I agree with you here. Your atheist friend on the other site has made a logical error by assuming that if a god existed, it could and would make itself known. He is also thinking by faith, which causes him to generate too short a list of candidate hypotheses. He is assuming something not in evidence.
no evidence that exists that could ever live up to your expectations.
That's also true for the Easter Bunny and Santa Claus - no evidence that exists that could ever live up to my expectations. That's because I require evidence that convinces an open mind capable of critical thought. You imply that the demand for compelling evidence before believing is too demanding, but that is my standard for belief for anything, not just gods and religions.
Would Messengers of God be evidence built upon a logical fallacy? If you think so, why do you think so and what is the fallacy?

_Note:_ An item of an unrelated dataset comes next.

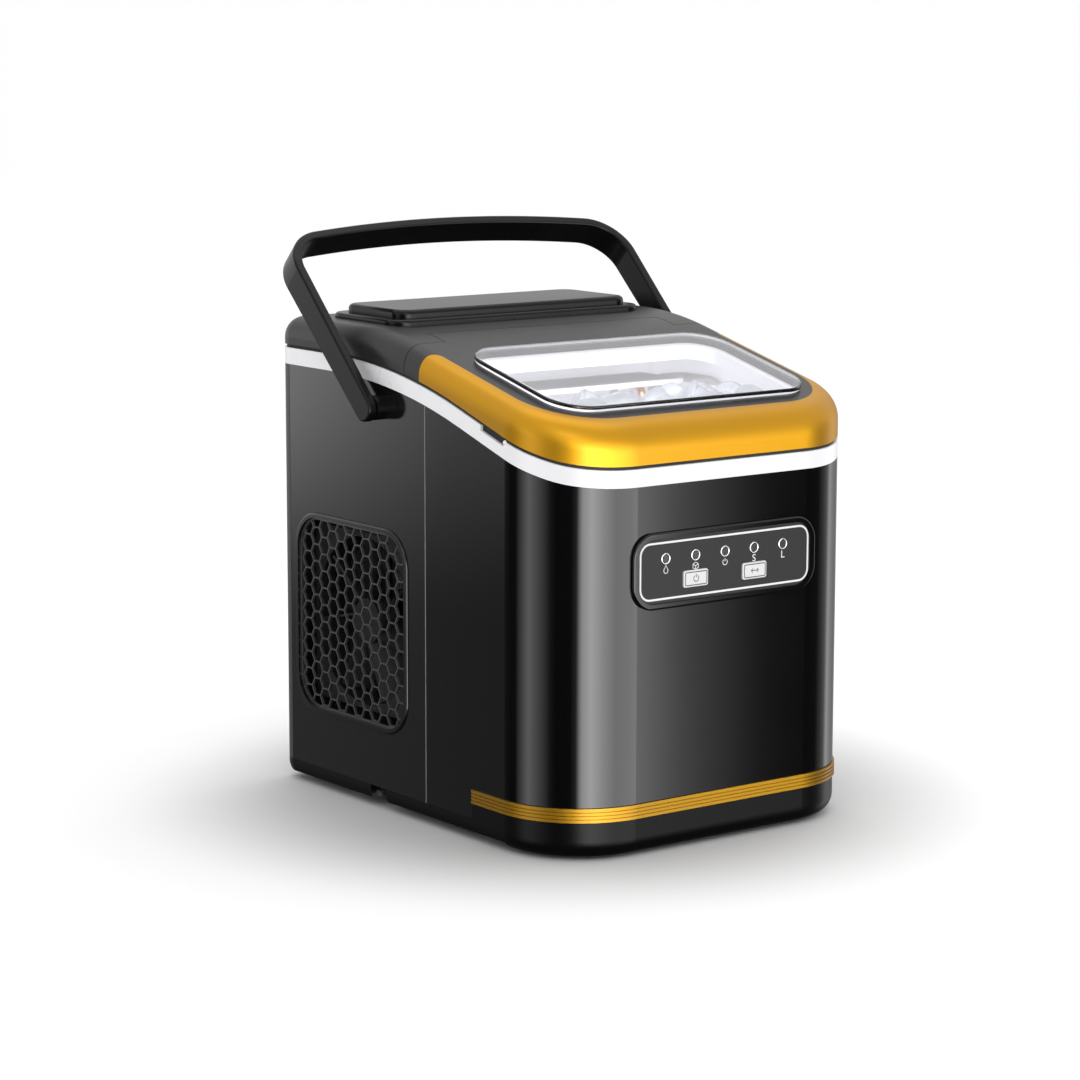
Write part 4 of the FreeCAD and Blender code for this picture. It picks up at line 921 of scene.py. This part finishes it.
# %% [markdown]
# The studio round the machine is a ring of bright and dark strips, written as a list of compass angles
# with a brightness low down and one higher up. Two ramps read the angle of a mirrored ray, and its slope
# mixes them. Above the ring is an even white ceiling, and steep downward rays meet the machine's own dim
# shadow. Light for rough surfaces has no stripes: it is white on all sides, a little stronger from the
# front and right.

# %% Studio ring
# angle in degrees round +Z from +X, brightness low down, brightness higher up
STRIPS = [(-180, 1.5, 1.5), (-164, 0.15, 0.15), (-157, 0.01, 0.01), (-138, 0.02, 0.02), (-131, 0.4, 0.4),
          (-124, 7.5, 7.5), (-113, 10.5, 10.5), (-97, 7.0, 7.0), (-82, 4.7, 4.7), (-61, 4.9, 4.9),
          (-51.5, 5.3, 5.3), (-50.6, 1.15, 1.15), (-49.7, 0.1, 0.1), (-48.6, 0.02, 0.02), (-26, 0.05, 0.05),
          (-14, 0.5, 0.5), (-6, 0.9, 0.9), (1, 2.4, 2.4), (12, 1.1, 1.1), (24, 0.5, 0.5), (95, 0.4, 1.2),
          (116, 0.35, 2.0), (121.5, 0.3, 3.6), (123.5, 0.25, 2.0), (125, 0.2, 1.0), (128, 0.15, 0.7),
          (133, 0.05, 0.1), (137, 0.02, 0.02), (147, 0.03, 0.03), (156, 1.1, 1.1), (167, 2.8, 2.8),
          (179.9, 1.5, 1.5)]
BRIGHTEST = 12.0
CEILING = 1.15
SHADE = 0.06
HIGH_SLOPES, CEILING_SLOPES, SHADE_SLOPES = (-0.19, -0.10), (0.05, 0.45), (-0.6, -0.3)
ALL_ROUND, MORE_FROM_RIGHT, MORE_FROM_FRONT = 1.05, 0.45, 0.15


def ring_ramp(tree, turn_share, levels):
    ramp = tree.nodes.new("ShaderNodeValToRGB")
    stops = ramp.color_ramp.elements
    for index, (degrees, level) in enumerate(levels):
        position = (degrees + 180) / 360
        stop = stops[index] if index < 2 else stops.new(position)
        stop.position = position
        value = level / BRIGHTEST
        stop.color = (value, value, value, 1)
    tree.links.new(turn_share, ramp.inputs["Fac"])
    return math_node(tree, "MULTIPLY", ramp.outputs["Color"], BRIGHTEST)


def blended(tree, first, second, value, low, high):
    """From the first brightness to the second as a value goes from low to high."""
    share = tree.nodes.new("ShaderNodeMapRange")
    share.interpolation_type = "SMOOTHSTEP"
    share.inputs["From Min"].default_value = low
    share.inputs["From Max"].default_value = high
    tree.links.new(value, share.inputs["Value"])
    mix = tree.nodes.new("ShaderNodeMix")
    mix.data_type = "FLOAT"
    tree.links.new(share.outputs["Result"], mix.inputs["Factor"])
    for socket, source in (("A", first), ("B", second)):
        if isinstance(source, float):
            mix.inputs[socket].default_value = source
        else:
            tree.links.new(source, mix.inputs[socket])
    return mix.outputs["Result"]


def make_world():
    world = bpy.data.worlds.new("studio")
    bpy.context.scene.world = world
    world.use_nodes = True
    tree = world.node_tree
    tree.nodes.clear()
    out = tree.nodes.new("ShaderNodeOutputWorld")
    place = tree.nodes.new("ShaderNodeTexCoord")
    split = tree.nodes.new("ShaderNodeSeparateXYZ")
    tree.links.new(place.outputs["Generated"], split.inputs[0])
    angle = math_node(tree, "ARCTAN2", split.outputs["Y"], split.outputs["X"])
    turn_share = math_node(tree, "ADD", math_node(tree, "MULTIPLY", angle, 1 / (2 * math.pi)), 0.5)
    low_ring = ring_ramp(tree, turn_share, [(strip[0], strip[1]) for strip in STRIPS])
    high_ring = ring_ramp(tree, turn_share, [(strip[0], strip[2]) for strip in STRIPS])
    rise = split.outputs["Z"]
    ring = blended(tree, low_ring, high_ring, rise, *HIGH_SLOPES)
    ring = blended(tree, ring, CEILING, rise, *CEILING_SLOPES)
    ring = blended(tree, SHADE, ring, rise, *SHADE_SLOPES)
    mirrored = tree.nodes.new("ShaderNodeBackground")
    tree.links.new(ring, mirrored.inputs["Strength"])
    plain = tree.nodes.new("ShaderNodeBackground")
    plain.inputs["Color"].default_value = (1, 1, 1, 1)
    ray = tree.nodes.new("ShaderNodeLightPath")
    from_right = math_node(tree, "MULTIPLY", split.outputs["X"], MORE_FROM_RIGHT)
    from_front = math_node(tree, "MULTIPLY", split.outputs["Y"], -MORE_FROM_FRONT)
    side_light = math_node(tree, "ADD", from_right, from_front)
    shaped = math_node(tree, "MULTIPLY", side_light, ray.outputs["Is Diffuse Ray"])
    tree.links.new(math_node(tree, "ADD", shaped, ALL_ROUND), plain.inputs["Strength"])
    choose = tree.nodes.new("ShaderNodeMixShader")
    tree.links.new(ray.outputs["Is Glossy Ray"], choose.inputs["Fac"])
    tree.links.new(plain.outputs[0], choose.inputs[1])
    tree.links.new(mirrored.outputs[0], choose.inputs[2])
    tree.links.new(choose.outputs[0], out.inputs["Surface"])


make_world()
bpy.context.scene.view_settings.view_transform = "Standard"

# %% [markdown]
# Two large lamps add a soft shadow. A third is a small fill inside the bucket, under the rear of the
# window, because little light reaches a bucket under a black lid.

# %% Lamps


def soft_lamp(name, place, target, wide, tall, power):
    data = bpy.data.lights.new(name, "AREA")
    data.shape = "RECTANGLE"
    data.size, data.size_y = wide, tall
    data.energy = power
    lamp = bpy.data.objects.new(name, data)
    lamp.location = place
    lamp.rotation_euler = (Vector(target) - Vector(place)).to_track_quat("-Z", "Y").to_euler()
    bpy.context.scene.collection.objects.link(lamp)
    return lamp


soft_lamp("key", (-1.3, -1.5, 1.9), (0, 0, 0.15), 0.9, 0.9, 5)
soft_lamp("top", (0.2, 0.3, 1.7), (0, 0, 0.2), 1.4, 1.0, 4)
soft_lamp("bucket_fill", (0, -0.037, 0.238), (0, 0.06, 0.226), 0.15, 0.014, 0.035)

The fallacy is to attribute to a god what can also be explained naturalistically. You seem to have ruled that possibility out without justification, making your choice faith-based.
there never will be any independently verifiable evidence for God because God is not a material entity that can be verified in the material world
That's a pretty good reason not to believe in gods. That's exactly the case for every nonexistent thing, and to my knowledge, not the case for anything known to exist. Without that evidence that you suggest will never be forthcoming, there is no reason for a rational skeptic to believe that gods are not like all of the other creatures man has imagined for which there is also no evidence. If one doesn't adopt this strict empirical standard for belief, he is vulnerable to false ideas creeping in past his intellectual defenses and taking residence in one's belief set, which serves as one's mental map for navigating reality.

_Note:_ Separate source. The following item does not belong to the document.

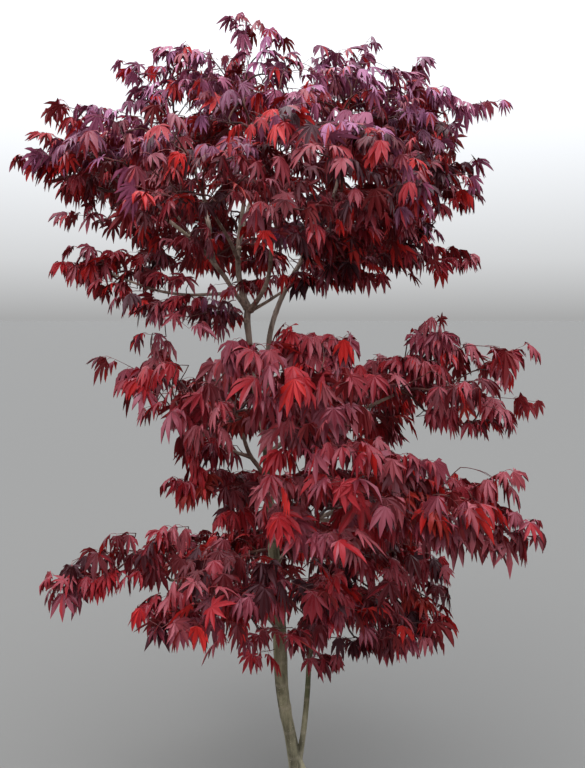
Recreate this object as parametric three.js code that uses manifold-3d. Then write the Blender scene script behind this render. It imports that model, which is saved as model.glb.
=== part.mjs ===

If one adds God Street to that map and there is no corresponding God out there, one is prone to making errors in judgment based on that belief. These days, that can be lethal if one feels a need to take one's family out to congregate every Sunday based on a false belief.
In the best of times, that false belief will cost one thousands of hours spent in churches and reading bibles to no benefit except those that have become dependent on religion and need it, and thousands of dollars promoting the church - a self-licking ice cream cone.
Or worse, vote for a psychopath because you he holds a Bible and you think that that is a good thing and a sign of moral integrity, another false road on the mental map that could cause one to prematurely and unadvisedly trust somebody because he appears religious.
Or be a climate denier based on faith. These are all examples of very bad thinking caused by letting down one's guard against such ideas and allowing them to creep in to take residence with the true beliefs derived from evidence and reason.
Why is it that atheists ask for what is impossible to procure whereas believers just accept God for what He is, unverifiable?
Because rational skeptics have a higher standard for belief than the faith-based thinker.
whatever is not provable has to be taken on faith. I consider that reasonable.
That's the opposite of reasonable. Reason precludes believing by faith. Do that, and you have left reason behind and chosen a different way to decide what is true about the world - guessing.
everything you cannot verify is not irrational superstition. That is not even logical and it demonstrates a bias and your inability to think outside of one box
Thinking outside the box does not mean embracing unreason. It means being creative and thinking in new ways, not believing without justification. I don't want to leave that box ever.
But that's just me. I don't ask you to do the same. You do, however, exhort others to join you and relax their standards for belief, but I'm not interested. Notwithstanding millennia of glorifying faith as a virtue, it remains a logical error - a guess believed without critical analysis. I can't see a good reason to do that to myself. If you ask me to do that because there is no other way to hold a given belief, my answer is no, that's how I keep such beliefs at bay.